On each occasion women had banners and leaflets telling drivers and pedestrians about the potential presence on public roads of cruise missile launchers.

Police arrived and threatened the women sitting in the road with arrest. However each blockade ended peacefully, with protestors successfully completing their planned 10-20 minute demonstrations.

EAST END SISTERS UNCUT

Sisters Uncut is a direct action group opposing cuts to UK government services for domestic abuse survivors.

In 2015 the group attracted worldwide attention by staging a ‘die-in’ on the red carpet of the Suffragette film premiere while wearing these jumpsuits. With the chant ‘Dead Women Can’t Vote’, they used the publicity of the night to remind the world that in the UK, two women every week were still killed by current or former partners.

In 2016, East End Sisters Uncut transformed an empty council flat in Marian Court, Homerton, into a community centre as a protest against the lack of social housing available for women escaping domestic abuse in East London. One of the campaign’s key slogans was ‘How can they leave when there is nowhere to go?’

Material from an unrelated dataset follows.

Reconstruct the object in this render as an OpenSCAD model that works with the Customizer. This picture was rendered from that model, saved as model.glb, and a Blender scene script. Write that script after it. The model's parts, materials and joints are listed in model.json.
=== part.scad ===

Hackney Abortion Campaign badge, Hackney Museum.

Hackney Abortion Campaign badge, Hackney Museum.

Hackney Abortion Campaign, 1970s

Hackney Abortion Campaign (HAC) fought for the right of women to choose if and when she has a child. They campaigned against forced sterilisation, called for freely available contraception, and for abortions to be available locally on the NHS.

In 1977 Hackney Council arranged for housing for homeless young pregnant women to be provided by ‘Let Live’, an anti-abortion charity that had been found to give biased advice. The HAC gathered around 150 people to protest outside council meetings, and the council overturned their decision.”

When in 1977 William Benyon introduced a bill to amend the Abortion Act, HAC campaigned against it and picketed outside the MP’s London home. After eight months of public debate the bill was defeated.